Anyone out there care to collaborate on this idea?

RobotWorkshop
01-12-2012, 07:38 PM
I have the TTS256/Speakjet combo in one of my Propeller based robots. At the moment I've only been sending text to it but can try sending some numbers to see how it reacts. I believe you'll need to send it as ASCII text like "14" if you want it to speak the numbers. Also, for sending raw phonemes you should enable the passthough mode first so it will sned them along to the SpeakJet. I was running into problems sending the phonemes directly and need to take another look at my code to see if it is a programming issue. With the propeller I am also monitoring the Speakjet status lines like the BHF since the Propeller still needs to be aware if it is ok to send more to the chip or not.

Robert

Duane Degn
01-12-2012, 07:51 PM
Sariel,

To add to what Robert said, you'd want to send numbers as ASCII characters. The "Dec" method in most of the serial objects do this for you.

Sariel
01-12-2012, 08:35 PM
can try sending some numbers to see how it reacts
Please do. I am most curious on how this is going to work.


sending raw phonemes
I was not thinking about sending raw phenomes. I was talking about Breaking numbers up like for example "194" into a 1, a 9, then a 4, a set of strings to conserve space, then just having a set of if statements to put it all together, based upon the location of the digit so the output would be a group something to the effect of "One" "Hundred" "Nine" "Tee" "Four". I did not even think about the pass through mode, even though I read about it several times. Good point, and that is what I will most likely try first, depending on what you find out when sending your info to the pair.


monitoring the Speakjet status lines
Oh yeah. I was putting lines in already that if it says the speakjet is doing something, keep trying until it is your turn.

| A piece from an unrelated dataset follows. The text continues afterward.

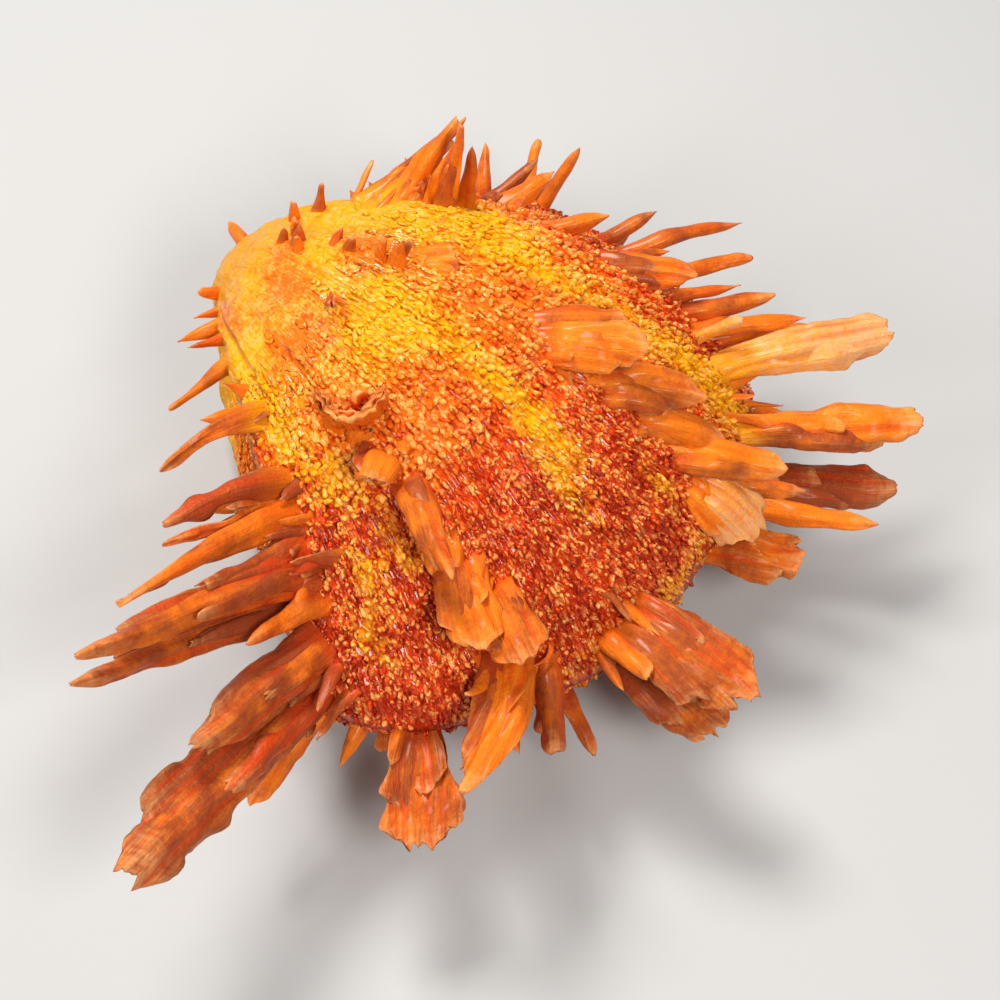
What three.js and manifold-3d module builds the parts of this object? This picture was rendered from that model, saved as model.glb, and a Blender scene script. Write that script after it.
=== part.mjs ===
// Thorny oyster shell: two hollow valves, shut, with a dark ligament in the hinge.
// Millimetres, +Z up. The valves meet on a level plane, the hinge is at the +Y end and the
// wide rounded margin faces -Y. The shell rests on the flat scar under its lower valve.
// A bearing is a plan direction in degrees, 0 toward -Y and 90 toward +X.
// A growth says how far a point lies from a valve's beak (0) to its margin (1).

import * as THREE from 'three';
import { mergeVertices } from 'three/addons/utils/BufferGeometryUtils.js';
import Module from 'manifold-3d';

const wasm = await Module();
wasm.setup();

// Margin outline: distance from its middle, every 15 degrees from bearing -180.
const MIDDLE_X = 2;
const MIDDLE_Y = 12;
const MARGIN_STEP = 15;
const MARGIN_DISTANCES = [
  48, 45, 41, 38.5, 40, 47, 57, 67, 66, 62, 60, 58.5,
  57.5, 57.5, 60.5, 62, 60, 58, 59, 61.5, 60, 56, 53, 50,
];

// Hinge: each valve grew by turning about this line while its outline grew from the beak.
const HINGE_X = 6;
const HINGE_Y = 60;
const HINGE_EDGE_Y = 59;

// Each valve: how far it turned, how fast the turn slows, where its beak ends up, how far
// the umbo swells past that in plan, and the share of its height that the hollow takes.
const UPPER = {
  up: 1, turn: 1.1, slowing: 0.77, beakX: 2.5, beakY: 3.2, beakZ: 6.3,
  umboX: -3.5, umboY: 5, hollowHeight: 0.88,
};
const LOWER = {
  up: -1, turn: 0.85, slowing: 0.77, beakX: -2, beakY: 13, beakZ: 8,
  umboX: 0, umboY: 0, hollowHeight: 0.74,
};
const BEAK_GROWTH = 0.06;
const SCAR_DEPTH = 31;

// Walls and gaps. A hollow is the outside shrunk toward the middle of the margin.
const HOLLOW_SPAN = 0.92;
const HOLLOW_GROWTH = 0.3;
const VALVE_GAP = 0.3;

// Ligament: an oval plug in a pit that both valves share at the middle of the hinge.
const LIGAMENT_X = 10;
const LIGAMENT_Y = 57.4;
const LIGAMENT_WIDTH = 9;
const LIGAMENT_HEIGHT = 5;
const LIGAMENT_LENGTH = 3.4;
const PIT_LENGTH = 7;

// Mesh fineness.
const RAYS = 40;
const OUTSIDE_RINGS = 10;
const HOLLOW_RINGS = 5;
const SPINE_STATIONS = [0, 0.3, 0.62, 0.86, 1];
const OVAL_STEPS = 10;
const SURFACE_STEP = 0.01;
const MERGE_DISTANCE = 1e-4;

// Spine sections: how deep a root is sunk, how thick a spine is at its root and its tip,
// and where along it the taper starts. Their broad faces lie open to the front left, at
// this heading and rise.
const SPINE_ROOT_SINK = 1.6;
const SPINE_ROOT_THICKNESS = 2.6;
const SPINE_TIP_THICKNESS = 1.7;
const SPINE_TAPER_START = 0.62;
const OPEN_HEADING = -57;
const OPEN_RISE = 59;

// How far the solids that are cut away or cut to reach past the shell.
const OUTSIDE_LID = 1;
const HOLLOW_LID = 2;
const PAST_THE_SHELL = 200;

// Spines. Each row is bearing and growth of the root, heading and rise of the chord in
// degrees, then length, root width, widest width, upward arch of the middle, and the share
// of the widest width that is left at the tip. Some rows add the roll of the face about the
// chord in degrees, and where along the spine its own taper starts.
const UMBO_PRICKLES = [
  [-60, 0.18, -130, 28, 5, 4.5, 2, 0, 0.5],
  [-71, 0.22, -125, 6, 5, 3.5, 1.6, 0, 0.2],
  [-76, 0.27, -120, 3, 9, 4.5, 2.2, 0, 0.2],
  [-77, 0.32, -115, 20, 8, 4, 2, 0, 0.2],
  [-79, 0.38, -110, -10, 15, 5, 2.5, 0, 0.2],
  [-74, 0.47, -130, 50, 5, 4, 2, 0, 0.3],
  [1, 0.18, 150, -15, 8, 5, 2.8, 0, 0.5],
  [21, 0.27, 110, 80, 6, 4, 1.6, 0, 0.3],
  [31, 0.30, 96, 67, 7, 5, 2.6, 0, 0.5],
  [-4, 0.32, 100, 75, 5, 5.5, 2.6, 0, 0.6],
  [2, 0.37, 80, 45, 4, 4.5, 1.8, 0, 0.3],
  [3, 0.40, 70, 70, 4, 4.5, 1.8, 0, 0.3],
  [6, 0.48, 40, 80, 6, 6, 2, 0, 0.15],
  [12, 0.50, 30, 20, 7, 8, 7, 0, 0.7],
  [-24, 0.42, -20, 40, 3, 7, 4, 0, 0.4],
];
const LEFT_SPINES = [
  [-71, 0.52, -110, 11, 24, 6, 3.4, 4, 0.6],
  [-72, 0.51, -115, 30, 13, 5, 2.2, 0, 0.2],
  [-71, 0.64, -110, 23, 29, 9, 4.8, 3, 0.5],
  [-73, 0.68, -110, 25, 29, 7, 3, 0, 0.3],
  [-76, 0.70, -112, 30, 27, 6, 2.6, 0, 0.2],
  [-72, 0.69, -104, 21, 43, 10, 5.4, 2, 0.12, 0, 0.3],
  [-73, 0.74, -102, 28, 27, 9, 3.6, 0, 0.5],
  [-74, 0.78, -104, 29, 57, 10, 6.5, 0, 0.3, 0, 0.4],
  [-81, 0.86, -106, 31, 57, 9, 6.2, 0, 0.3, 0, 0.45],
  [-72, 0.82, -100, 20, 20, 8, 3.4, 0, 0.2],
  [-73, 0.77, -98, 24, 16, 7, 3.4, 0, 0.3],
  [-75, 0.89, -96, 17, 37, 11, 8.5, 0, 0.45],
  [-77, 0.92, -96, 13, 32, 7, 5, 0, 0.3],
  [-79, 0.96, -91, 17, 61, 10, 11.5, 0, 0.95, 0, 0.75],
];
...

want to send numbers as ASCII characters

That was my question.... if the TTS would see that as an op code, or if it would actually cause the speakjet to output the number correctly. Making a routine that (when in dec mode) quickly enables pass through mode, outputs the number directly to the SpeakJet, then shut passthrough off would be a very fast work around.

erco
02-08-2012, 12:37 AM
Try to find a 120ohm audio speaker that isn't an ear phone.

Rare as hen's teeth. There's a 100 ohm, 2" diameter speaker for $2 at http://www.phanderson.com/picaxe near the bottom of the page

GordonMcComb
02-08-2012, 01:45 AM
Rare as hen's teeth.

Apparently hens are getting more teeth. Pololu has sold a 100 ohm 30mm speaker for some time. It's REALLY loud.

-- Gordon

erco
02-08-2012, 04:55 PM
Touché, Gordon! My learned opponent finds another 100-ohm speaker for $2.

Another rooster (and more teeth) in the henhouse !

RobotWorkshop
02-11-2012, 05:14 AM
I have the TTS256/Speakjet combo in one of my Propeller based robots. At the moment I've only been sending text to it but can try sending some numbers to see how it reacts. I believe you'll need to send it as ASCII text like "14" if you want it to speak the numbers. Also, for sending raw phonemes you should enable the passthough mode first so it will sned them along to the SpeakJet. I was running into problems sending the phonemes directly and need to take another look at my code to see if it is a programming issue. With the propeller I am also monitoring the Speakjet status lines like the BHF since the Propeller still needs to be aware if it is ok to send more to the chip or not.

When the TTS is active and I send a text string with a number it speaks the number properly. "Number 85" comes out spoken as "Number eighty five" I haven't tried any larger numbers so I don't know how it will react.

At the moment I'm running into odd issues when I try putting the TTS chip in passthru mode in order to send codes directly to the speech chip. It's a bit frustrating and I think I have a spare set that I can use on the Propeller PPDB to see if I can replicate and resolve the problem there. At the moment I am avoiding the passthrough mode ot just sending very small sections of codes direct.

Robert

hemavathy
11-02-2012, 08:06 AM
Hi,
Can anyone tell me the capability of interfacing TTS256 with speakjet that is how many words that can speak.someone told that it ll speak 1ly 8 words whether it correct r not can u help me with this.

RobotWorkshop
11-02-2012, 01:19 PM
You'll want to check with the developer of the TTS256 chip which you can find here:

http://www.speechchips.com/shop/

They should be able to provide all the details you need since they made that chip.

Duane Degn
11-02-2012, 03:55 PM
Hi,
Can anyone tell me the capability of interfacing TTS256 with speakjet that is how many words that can speak.someone told that it ll speak 1ly 8 words whether it correct r not can u help me with this.

I have a YouTube video (http://www.youtube.com/watch?v=8915Vs0mzck)with the TTS256 (https://www.sparkfun.com/products/9811?) interfaced with a speakjet. It uses a bunch or rules to convert the text to allophones. The TTS256 needs to be used with a chip like the Speakjet (https://www.sparkfun.com/products/9578)in order to produce speech.

Speechchips.com has a better chip (and less expensive), the SP0-512 aka RoboVoice (http://www.speechchips.com/shop/item.aspx?itemid=22). erco has an article in this month's Servo Magazine showing how to use it.

The RoboVoice chip is on sale this month (thanks to erco's article) so now is the time to purchase several of them. I think the SpeakJet is will soon be dead.

While I think the RoboVoice is a great chip, it doesn't come close to the quality of voice produced by Parallax's Emic 2 (http://www.parallax.com/StoreSearchResults/tabid/768/List/0/SortField/4/ProductID/105/Default.aspx?txtSearch=Emic+2). The Emic 2 is easier to use than any of the other options I've mentioned (no surprise, it's also more expensive (but still worth the price)).